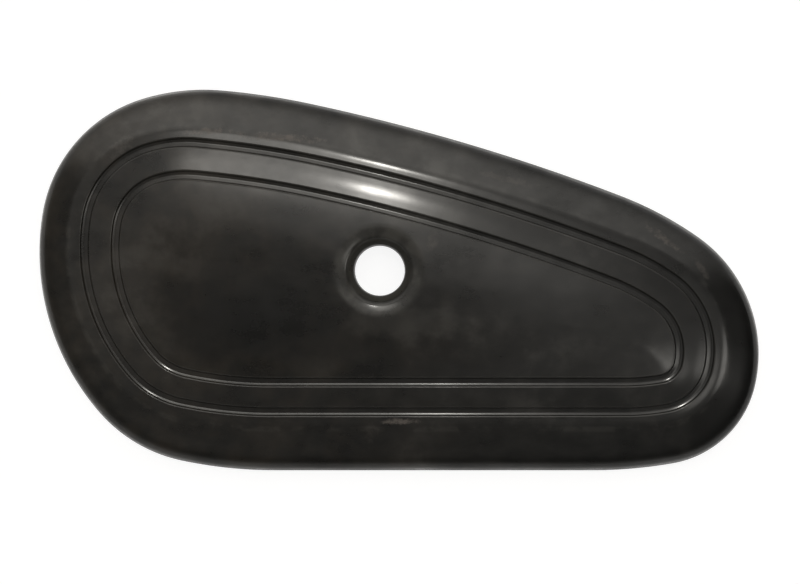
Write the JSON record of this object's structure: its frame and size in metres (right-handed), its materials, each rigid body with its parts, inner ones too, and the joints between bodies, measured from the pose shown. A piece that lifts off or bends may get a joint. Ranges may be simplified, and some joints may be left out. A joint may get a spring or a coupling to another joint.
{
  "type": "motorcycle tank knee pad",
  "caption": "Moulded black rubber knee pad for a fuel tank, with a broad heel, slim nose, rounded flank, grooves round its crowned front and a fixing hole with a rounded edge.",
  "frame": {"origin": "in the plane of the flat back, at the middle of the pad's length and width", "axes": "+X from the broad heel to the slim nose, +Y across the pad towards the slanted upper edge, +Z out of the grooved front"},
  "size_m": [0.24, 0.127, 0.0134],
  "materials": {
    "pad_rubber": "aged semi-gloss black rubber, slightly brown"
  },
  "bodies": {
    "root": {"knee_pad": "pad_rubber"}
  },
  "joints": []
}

* * *

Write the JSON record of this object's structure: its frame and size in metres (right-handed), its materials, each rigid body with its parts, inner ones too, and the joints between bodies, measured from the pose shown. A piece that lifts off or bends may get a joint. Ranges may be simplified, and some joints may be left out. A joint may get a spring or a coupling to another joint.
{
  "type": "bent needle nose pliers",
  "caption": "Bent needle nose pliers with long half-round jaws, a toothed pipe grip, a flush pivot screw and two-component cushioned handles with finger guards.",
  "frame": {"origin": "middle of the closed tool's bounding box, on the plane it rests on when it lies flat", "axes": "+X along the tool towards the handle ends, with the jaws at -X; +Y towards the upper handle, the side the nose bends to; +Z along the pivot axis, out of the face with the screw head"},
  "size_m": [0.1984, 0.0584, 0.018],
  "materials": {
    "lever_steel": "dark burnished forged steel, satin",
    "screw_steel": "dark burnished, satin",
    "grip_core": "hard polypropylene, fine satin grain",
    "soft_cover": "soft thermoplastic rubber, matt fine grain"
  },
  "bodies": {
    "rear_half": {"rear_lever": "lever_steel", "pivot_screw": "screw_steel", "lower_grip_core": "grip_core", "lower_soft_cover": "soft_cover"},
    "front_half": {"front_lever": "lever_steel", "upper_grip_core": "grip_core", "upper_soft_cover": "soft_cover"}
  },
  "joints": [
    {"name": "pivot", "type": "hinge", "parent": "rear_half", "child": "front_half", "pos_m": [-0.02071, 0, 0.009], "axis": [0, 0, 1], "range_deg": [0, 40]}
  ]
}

**Problem description**:
Go over the data above and copy every line that has the word "frame" in it.

**Solution to the exercise**:
Write the JSON record of this object's structure: its frame and size in metres (right-handed), its materials, each rigid body with its parts, inner ones too, and the joints between bodies, measured from the pose shown. A piece that lifts off or bends may get a joint. Ranges may be simplified, and some joints may be left out. A joint may get a spring or a coupling to another joint.
  "frame": {"origin": "in the plane of the flat back, at the middle of the pad's length and width", "axes": "+X from the broad heel to the slim nose, +Y across the pad towards the slanted upper edge, +Z out of the grooved front"},
Write the JSON record of this object's structure: its frame and size in metres (right-handed), its materials, each rigid body with its parts, inner ones too, and the joints between bodies, measured from the pose shown. A piece that lifts off or bends may get a joint. Ranges may be simplified, and some joints may be left out. A joint may get a spring or a coupling to another joint.
  "frame": {"origin": "middle of the closed tool's bounding box, on the plane it rests on when it lies flat", "axes": "+X along the tool towards the handle ends, with the jaws at -X; +Y towards the upper handle, the side the nose bends to; +Z along the pivot axis, out of the face with the screw head"},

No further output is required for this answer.